The 3rd Discovery Forum took place on 12 July 2018, bringing together hundreds of people from across the industry sector. Chief Commercial Officer Joanne Hackett writes down her thoughts about the day.
There’s great satisfaction in watching something we have helped to create develop a life and personality all of its own – which is why I took huge satisfaction at the Genomics England Discovery Forum on 12 July.
The Forum grew out of our original GENE Consortium, which provided valuable learning about how to align the interests of industry, research and public. But no matter how useful GENE was, we knew it had served its purpose. It was time to build a successor that broke down traditional silos and created a platform that could truly integrate industry into the process of accelerating discovery, speeding translation from the lab to the clinic, and catalysing the UK genomic sector.
And so, in July 2017, the Discovery Forum was born. Initially with a handful of key industry players, it now boasts 69 members – and it’s still growing. Membership encompasses the A to Z of genomics (well, the A to W − from AstraZeneca through to the Wales Gene Park).
The July 2018 Forum brought together over 100 representatives from every aspect of the genomics sector – from patients to researchers to funders to data analysis companies to software specialists to sequencers to biopharma businesses, and everything in between.
I was particularly proud to see participants of the 100,000 Genomes Project here. These are the people whose generosity – often in difficult circumstances − is making genomic discovery possible, and who have made a huge contribution to the new NHS Genomic Medicine Service which rolls out later this year. Their experience, insight and commitment are a keystone – without them, the Discovery Forum simply couldn’t work.
And everyone comes to engage – italics used for emphasis – because the Discovery Forum isn’t some pointless talking shop. It is a real platform for debate, where attendees openly discuss challenges and solutions. There is no showboating, axe-grinding or agenda setting. It’s where the genomics business gets down to learn about the business of genomics.
Just looking at the breadth of topics we covered in a single day shows us its value: the targeted collection of multiomics (-omics); differing attitudes to hypothesis generation; considering samples as data; the costs of storing massive amounts of data; potential futures for Genomics England; and much more besides.

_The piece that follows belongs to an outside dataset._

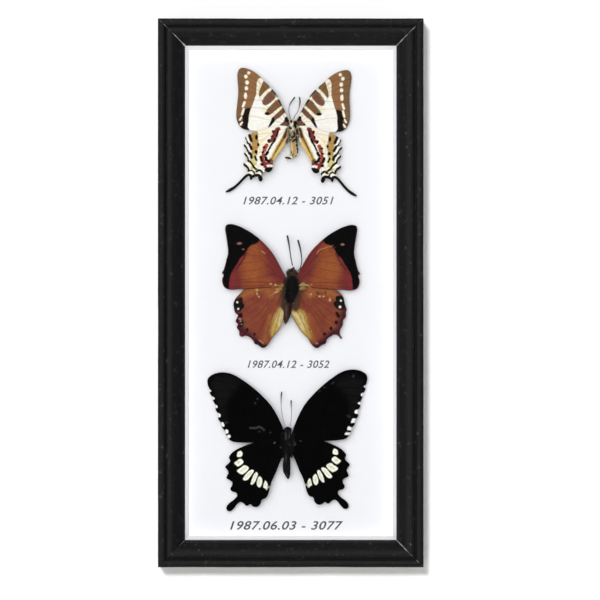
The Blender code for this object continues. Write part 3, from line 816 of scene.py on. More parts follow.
def wingMaterial(name, spec):
    # The ground colour with each marking over it in turn, then veins, streaks and scales.
    finish = spec["finish"]
    material, tree, shader = startMaterial(name, Specular_IOR_Level=finish["gloss"])
    fan = fieldOf(tree, "fan", "Vector")
    streaks = clouds(tree, stretched(tree, fan, (2.6, 0.35, 1.0)), 1.6, 4.0, 0.65)
    rays = clouds(tree, stretched(tree, fan, (3.4, 0.5, 1.0)), 2.2, 3.0, 0.6)
    drift = clouds(tree, place(tree), 170.0, 3.0)
    colour = blend(tree, spread(tree, drift, 0.35, 0.65), *(tone(*paint) for paint in spec["ground"]))
    for label, paint, softness, ragged, _ in spec["layers"]:
        gap = fieldOf(tree, label)
        if softness > wing["softFrom"]:
            gap = calc(tree, "MULTIPLY_ADD", calc(tree, "SUBTRACT", rays, 0.5), ragged * 3.0, gap)
        size = wing["crispScale"] if softness < wing["softFrom"] else wing["softScale"]
        mask = useGroup(tree, raggedMask, "Mask", Distance=gap, Softness=softness, Ragged=ragged, Scale=size)
        strength = paint[3] if len(paint) > 3 else 1.0
        colour = blend(tree, calc(tree, "MULTIPLY", mask, strength), colour, tone(*paint[:3]))
    ridge = spread(tree, fieldOf(tree, "veinGap"), 0.08, 0.34, finish["veinShade"], 0.0)
    colour = blend(tree, ridge, colour, tone(*finish["veinColour"]), "MULTIPLY")
    rim = spread(tree, fieldOf(tree, "rimGap"), 0.0, 0.55, finish["rimShade"], 0.0)
    colour = blend(tree, rim, colour, tone(*finish["rimColour"]))
    tint = useGroup(tree, wingScales, "Tint", Scale=wing["scaleSize"], Contrast=finish["scaleContrast"])
    streaky = spread(tree, streaks, 0.3, 0.7, 1.0 - finish["streaks"], 1.0 + finish["streaks"])
    colour = blend(tree, 1.0, colour, calc(tree, "MULTIPLY", tint, streaky), "MULTIPLY")
    rough = spread(tree, streaks, 0.3, 0.7, finish["rough"] - 0.08, finish["rough"] + 0.08)
    connect(tree, shader, Base_Color=colour, Roughness=rough)
    grain = useGroup(tree, wingScales, "Height", Scale=wing["scaleSize"], Contrast=0.2)
    bump(tree, shader, calc(tree, "ADD", grain, calc(tree, "MULTIPLY", streaks, 1.2)), 0.4, 0.00006)
    return material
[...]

It is this diversity of debate that makes the Discovery Forum a truly unique resource. Where else… what other forum… brings together so many people from so many different fields on a regular basis? Where relationships, understanding – and ultimately mutual trust in motivations – are built up over time?
Just one year ago I didn’t dare to dream that the Discovery Forum would come so far so fast – and certainly not that it would have come of age on its first birthday. It really is developing a life and personality all of its own − and I’m genuinely intrigued to see where it takes us.